3. Eating order: This is a strange one, you eat your meat first and once that is finished you eat your vegetables/salad. One night I cooked both green beans and potatoes - this confused the french, only one accompaniment with the meat! The separate eating thing doesn't count if you are not eating french food, so if you have (Spanish) paella and a piece of meat these can both go onto your plate at the same time.

4. Cheese: Cheese comes after main course or dessert (plat) and can be used to mop up remaining juices that haven't been got with the bit of bread

5. Other drinks: Aperitifs and digestifs are one of the great pleasures of France and the type depends on your location. So, in the Charante you might have cognac for a digestif and a Pineau for aperitif and in Paris you might have a Ricard.

6. Snacks: No

Saturday 24 September 2011

French Daniel's French dressing

The recipe for French Daniel's French dressing, to be used on grated carrot/chopped tomatoes/miscellaneous French things

To make 1 beaker full:
2 heaped teaspoons of moutard
Du sel
Poivre 5 bailes 13 turns
l'ail seche 2 teaspoons
Les fines herbes 5 heaped teaspoons
1/3 balsamic
2/3 olive oil


 Merci Daniel

Batman

The very funny Remi Gaillard 


Tuesday 20 September 2011

Bordeaux: I love you

Bordeaux Bordeaux how I love you
3UTNGMR2NCZD
Twisting cobbled streets, unbroken facades of dusty gorgeousness, more laid back then Paris with a plethora of quirky public spaces overflowing with people. The Gironde flows through the centre, its tides marking time - from lazy red mud slowly meandering east to rushing tides west 


Trees on every balcony





Exotic smells and markets full of tres trendy industrical chic





Central street lights strung from buildings - why were we never allowed to do that in Barnsley?




Canopy of London Planes 




The original mirror pool reflects the Bourse and changes throughout the day, lights reflect at night, cool steam in the heat if the day, teens hang out drinking and laughing, children play, people make music - it's all so animated. Such a simple and successful design


Monday 19 September 2011

Île d'Oléron

Île d'Oléron is an island off the west coast of France, due west of Rochefort and south of Ile de Re. Ile de Re is one of my favourite places, beautiful villages, lots of chic french people, pine forests and altlantic waves but we decided to give Île d'Oléron a chance as the bridge is free to cross and it's closer to the chateau.

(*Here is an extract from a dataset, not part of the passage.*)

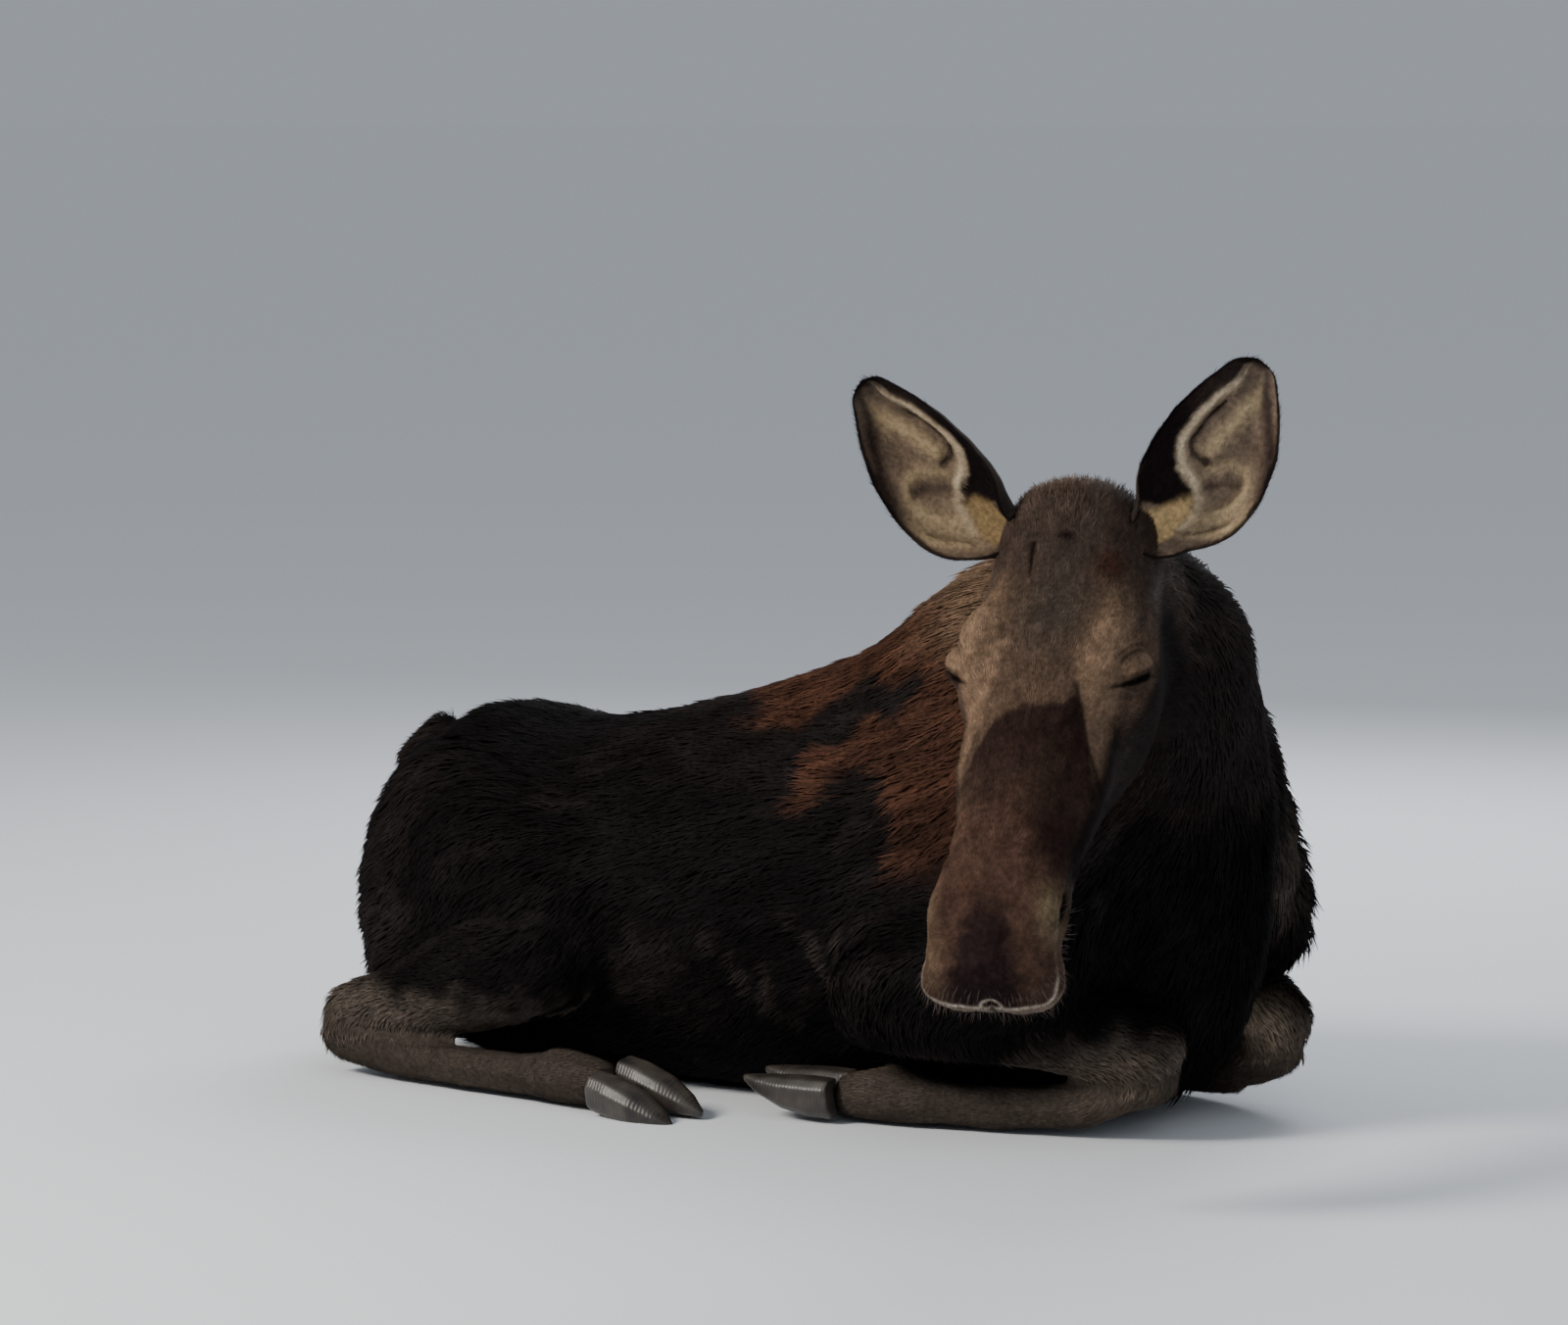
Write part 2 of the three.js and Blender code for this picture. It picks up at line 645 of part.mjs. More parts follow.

You can't beat the atlantic coastline in France for gorgeous light and dramatic weather and the island didn't disappoint. That magical french grey that all of the shutters are painted seems to glow against the old stone houses. That grey I have found out is called gris clair, in other words plain old light grey and not some fancy farrow and ball dead pigeon, just bog standard light grey which I have become very familiar with and am covered in it as I type this!



The Île d'Oléron isn't as gorgeous as Ile de Re but feels much more like a working town with fishermen and warehouses and hippies and dreadlocked surfers. Huitres shacks with flaking paint litter the salt marshes and pine forests flank the southern shores, its really quite pretty - although not quite as preened as its northern neighbour.


 Moules mariniere with a bucket for the shells

Wednesday 7 September 2011

Bordeaux

We have arrived in Bordeaux where vines replace rolling hayfields



and the sunflowers are all dead. The fields look quite morose with withered black stalks and drooping black heads facing east.


Our home for the next month, the rather fabulous Le Ramet. We are now speaking French all day every day so hopefully it will improve by the time we head back up north to Normandy








The chateau used to produce award winning Cognac, these plaques are remnants of that golden age.